Enfin, il faut penser à nouveau aux transports maritimes, à la confection des keikogi (surtout en Chine, au Vietnam et au Pakistan), à l’exploitation des ouvriers (parfois de jeunes enfants sont exploités dans les ateliers…) après celles des cultivateurs, à la réexpédition des produits finis pour l’exportation à travers le monde.
On ne peut pas décemment se glorifier de nos keikogi.
Maintenant, il y a aussi la problématique du coût car on ne peut pas lutter économiquement contre par exemple Décathlon qui propose des tenues pour une vingtaine d’euros mais on ne regarde pas du tout ce qu’il y a derrière.
Il faut savoir ce que l’on veut de sa pratique, si on fait du « loisir », il est évident que l’investissement dans des tenues onéreuses sera le cadet des soucis. Toutefois si on commence à pratiquer régulièrement, à participer à des stages ou même à devenir enseignant, je pense qu’il faut aller vers du matériel de qualité.
Encore une fois, Budo Export est une bonne alternative avec un rapport qualité/prix le meilleur du marché et un service de haut niveau.
Question initiative pour éviter des produits délocalisés ou fabriqués dans des conditions douteuses, on peut tenter de faire face à cette situation en travaillant avec des artisans locaux.J’ai eu il y a quelques années l’idée de me lancer dans la confection d’une ligne de keikogi en coton bio, j’avais trouvé un fournisseur de cette matière en Belgique mais vu le coût élevé, je ne me suis pas lancé dans l’aventure, elle reste néanmoins dans ma tête.
Et comme le hasard n’existe pas tout à fait, le destin a mis sur ma route un menuisier qui réalise de très beaux Jo en Chêne de chez nous (et même en Orme!!!) à des prix raisonnables et surtout destinés aux enfants ou aux personnes n’ayant pas envie d’investir dans du matériel de haut prix. Ces bois viennent de chutes de construction ou de fabrication, ce qui est une super idée de récup.
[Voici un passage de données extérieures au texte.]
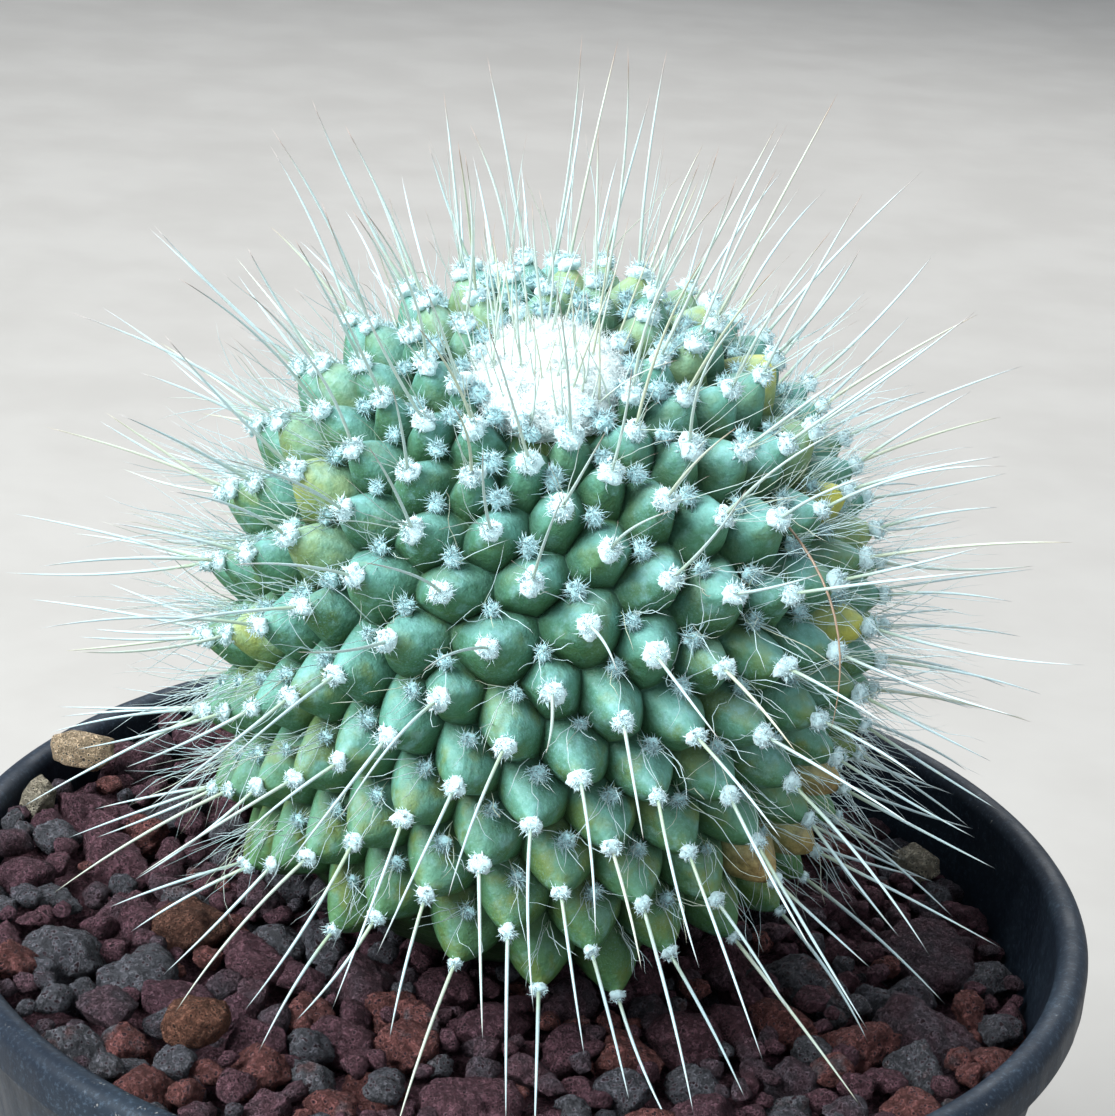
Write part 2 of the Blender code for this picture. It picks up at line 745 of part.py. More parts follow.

La même chose pour des tissus travaillés par une maman d’élève, couturière professionnelle et qui a réalisé de très belles housses d’armes le tout made in Belgium et avec une solidité à toute épreuve.
À notre équipement on peut ajouter notre comportement individuel, comme le déplacement en voiture vers son dojo ou vers les stages.
Pas terrible pour la planète tout ça.
Nous essayons néanmoins de covoiturer le plus possible, ce qui est déjà une bonne chose. Et puis aussi pas facile de se déplacer en vélo avec tout le matériel.
Après ce court constat, que faire ? Faut-il arrêter la pratique des arts martiaux en général (un peu exagéré, je sais 😉 )?
Clairement, la réponse est non, la solution n’est pas dans l’arrêt de nos pratiques martiales, mais dans la prise de conscience de notre consommation autour de notre pratique.
A l’avenir, nous pouvons devenir des pratiquants éco-responsables tout comme nous sommes en voie de devenir des éco-citoyens.
Il faut, tous ensemble chercher des solutions alternatives.